9 May 2006

Further Measures to Simplify and Streamline the Tax System

As part of the 2006-07 Budget, I am announcing a number of measures designed to improve the tax system by streamlining definitions, providing greater flexibility and reducing complexity and compliance costs. These changes will benefit a wide range of taxpayers, including businesses, individuals, trusts, employees and employers.

The key changes are:

  • A package of measures to assist small businesses by improving the alignment of eligibility thresholds for small business concessions and increasing access to the simplified tax system (STS) and small business capital gains tax (CGT) concessions.
  • More flexible arrangements for employees and employers, including an increase in the in-house fringe benefit threshold from $500 to $1000; extending employee share scheme concessions to stapled securities; and removal of the requirement to apportion the tax-free threshold for students entering the work force for the first time.
  • A range of simplified tax arrangements, including for family trust elections, ultimate beneficiary reporting and distributions to non-residents by trusts and managed funds.
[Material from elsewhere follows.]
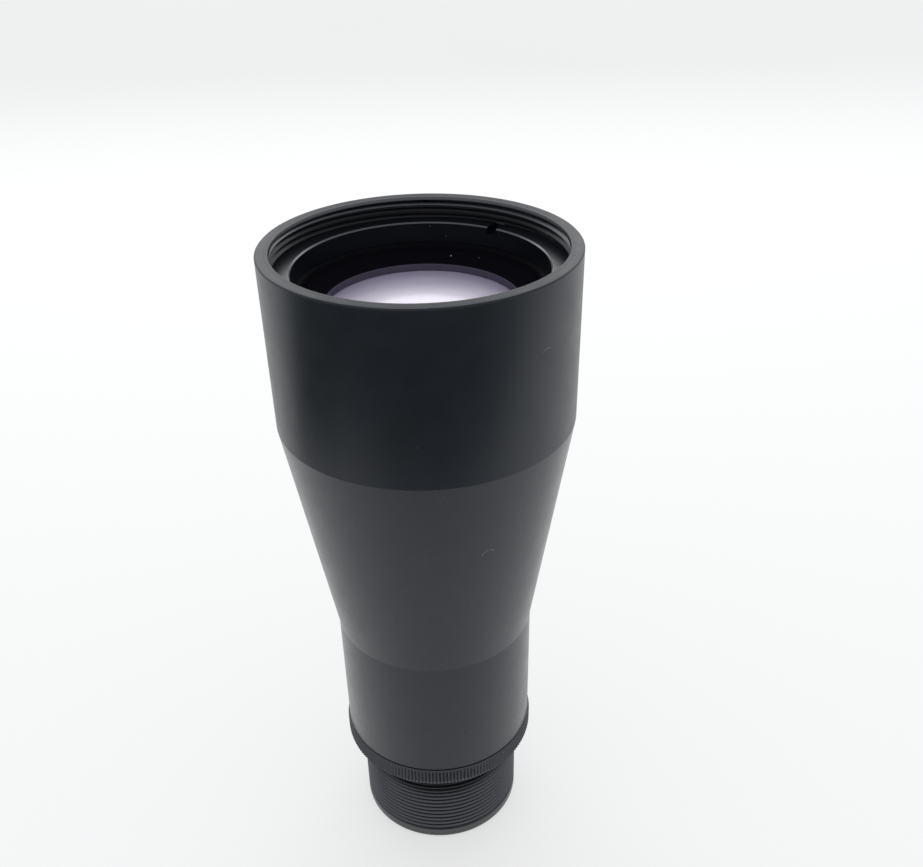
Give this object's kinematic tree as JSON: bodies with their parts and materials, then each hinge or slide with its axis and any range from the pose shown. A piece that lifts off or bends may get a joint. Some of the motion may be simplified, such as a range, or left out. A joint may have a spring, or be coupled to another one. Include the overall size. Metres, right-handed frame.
{
  "type": "laser beam expander",
  "caption": "Galilean laser beam expander: black turned barrel with a cylindrical head, cone and neck, a knurled lock ring and a fine-threaded rear tube, with coated lenses inside.",
  "frame": {"origin": "centre of the rear face of the input tube, which the part stands on", "axes": "+Z along the optical axis, from the rear thread towards the head"},
  "size_m": [0.035, 0.035, 0.0845],
  "materials": {
    "black_anodised": "satin black anodised",
    "inner_black": "matte black anodised",
    "coated_glass": "polished, antireflection coated with a violet cast"
  },
  "bodies": {
    "input_tube": {"input_tube": "black_anodised", "input_cell": "inner_black", "input_lens": "coated_glass", "input_lens_ring": "inner_black", "input_cell_ring": "black_anodised", "input_distance_ring": "inner_black", "glare_stop": "inner_black"},
    "objective_lenses": {"objective_front_lens": "coated_glass", "objective_spacer": "inner_black", "objective_rear_lens": "coated_glass"},
    "barrel": {"barrel": "black_anodised", "front_retaining_ring": "black_anodised", "objective_cell": "inner_black", "objective_lens_ring": "inner_black", "objective_distance_ring": "inner_black"},
    "lock_ring": {"lock_ring": "black_anodised"}
  },
  "joints": [
    {"name": "barrel_advance", "type": "slide", "parent": "input_tube", "child": "objective_lenses", "axis": [0, 0, 1], "range_m": [0, 0.00225]},
    {"name": "barrel_turn", "type": "hinge", "parent": "objective_lenses", "child": "barrel", "pos_m": [0, 0, 0.05], "axis": [0, 0, 1], "range_deg": [0, 1080]},
    {"name": "lock_ring_turn", "type": "hinge", "parent": "barrel", "child": "lock_ring", "pos_m": [0, 0, 0.015], "axis": [0, 0, 1], "range_deg": [-90, 0]}
  ],
  "couplings": [
    {"joint": "barrel_turn", "follows": "barrel_advance", "rad_per_m": 8377.5}
  ]
}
I am also announcing further modifications to assist small businesses as part of the Government’s response to the Board of Taxation’s report on the post-implementation review of the small business CGT concessions (see related press release ‘Capital gains tax (CGT): Government response to the Board of Taxation’s report on the post-implementation review of the small business CGT concessions and other improvements’ of 9 May 2006).

Further information on the measures and commencement details are provided in the following attachments.

CANBERRA
9 May 2006

Contact: David Alexander
(02) 6277 7340


Attachment A — Reducing compliance costs for small business

The Australian Government will make changes to taxation rules affecting small business which will reduce taxes on small business by $435million over four years and improve the alignment of the eligibility thresholds for the small business tax relief arrangements. See also the related Treasurer’s press release ‘Capital gains tax (CGT): Government response to the Board of Taxation’s report on the post-implementation review of the small business CGT concessions and other improvements’ of 9 May 2006.

This package improves alignment across the main small business regimes of the STS, CGT and GST and will simplify the tax affairs of over two million small businesses, including 65,000 businesses that will become eligible for the STS.

The Government has announced these changes in response to concerns that the different eligibility requirements for the various concessions have added to compliance costs of small business taxpayers.

The measures include changes to:

  • increase the simplified tax system (STS) average annual turnover threshold from $1 million to $2million and remove the $3 million depreciating assets test from the STS eligibility requirements. Depreciating asset roll over relief will also be extended to STS taxpayers to ensure businesses can be restructured without triggering a taxing point;
  • increase the net assets threshold from $5 million to $6 million for the CGT small business concessions and allow STS taxpayers to be eligible for the concessions without having to satisfy the net assets threshold;
  • increase the cash accounting turnover threshold from $1 million to $2 million for the goods and services tax (GST) concessions for small businesses and align certain GST definitions of turnover with the STS definition. The Government will also discuss the simplified GST accounting method with the Commissioner of Taxation and suggest that the threshold be aligned with the other thresholds at $2 million; and
  • allow STS taxpayers to pay quarterly pay as you go instalments on the basis of GDP-adjusted notional tax.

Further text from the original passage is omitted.